What I would love to see is something like the 'Master of Arms' supplement from Second World Simulations, which came out early in 3e.
It essentially used combinations of base and secondary (or even tertiary) attacks to pull off some excellent manoeuvres - and it provided the maths to back them up and help you develop your own if you wanted to.
e.g. Axe Beheading (battleax, greataxe, waraxe). Sacrifice the first attack to increase your base critical rate to 18-20 with the axe (i.e. you take only your secondary attack).
e.g. Blinding Slash (slashing weapon). Two step combination, you first make a targeting attack against the victims normal AC which doesn't do any damage. if the targeting succeeds you then follow with another normal attack which blinds the target for 1d6 rounds if Fort save failed.
e.g. Double Spin (bladed polearm: glaive, guisarme, halberd). You spin the polearm high on the first blow and follow up low at the legs. You take a -2 to your first attack in the sequence but +3 to hit on the second attack in the sequence.

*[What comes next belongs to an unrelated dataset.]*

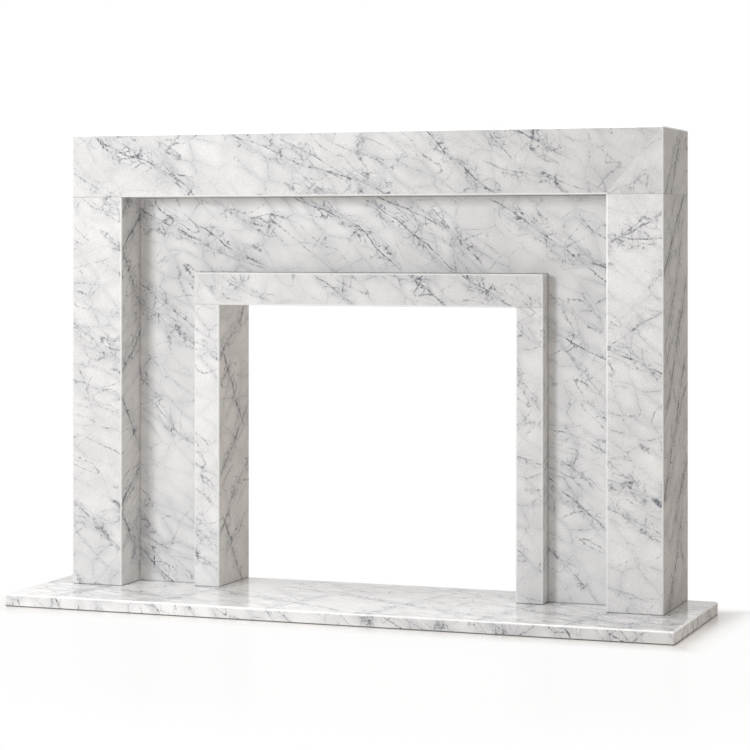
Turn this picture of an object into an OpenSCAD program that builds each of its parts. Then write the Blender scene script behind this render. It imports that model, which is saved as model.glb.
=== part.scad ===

The whole book has got lots more examples - I think it would be a great way of providing a huge, flexible range of martial manoeuvres (it also includes cloak fighting, three section staff fighting, immovable rod fighting and others!)
As you can tell... I'm a fan.
Cheers
The trouble with this and non-damaging attacks is that a person has to see more value in spending an attack that does no or less damage compared to simply smacking the creature.
Often the alternative that is more complicated needs to be a recognizably larger advantage or the person/player will select the easier option which is simply to hit the creature for strait damage. (this larger advantage when spotted then becomes often the focus of exploits though it is a 'reward' for the person that did not choose the simpler design mold).
This is a design problem where you can make adoption of the idea easier if you get damage and the extra rider.
The trouble of moving into a rider/proc system is that they add more complexity to each turn's resolution and can slow down play. This is again a trade off on value of quick resolution (hit and hit it more) verses keeping track of the effects of an attack that slightly stunned an opponent so their attacks are weakened (doing less damage per hit as a result with the risk of forgetting the effect on the target).
I like the concept but it is a tricky design goal to achieve with many associated problems.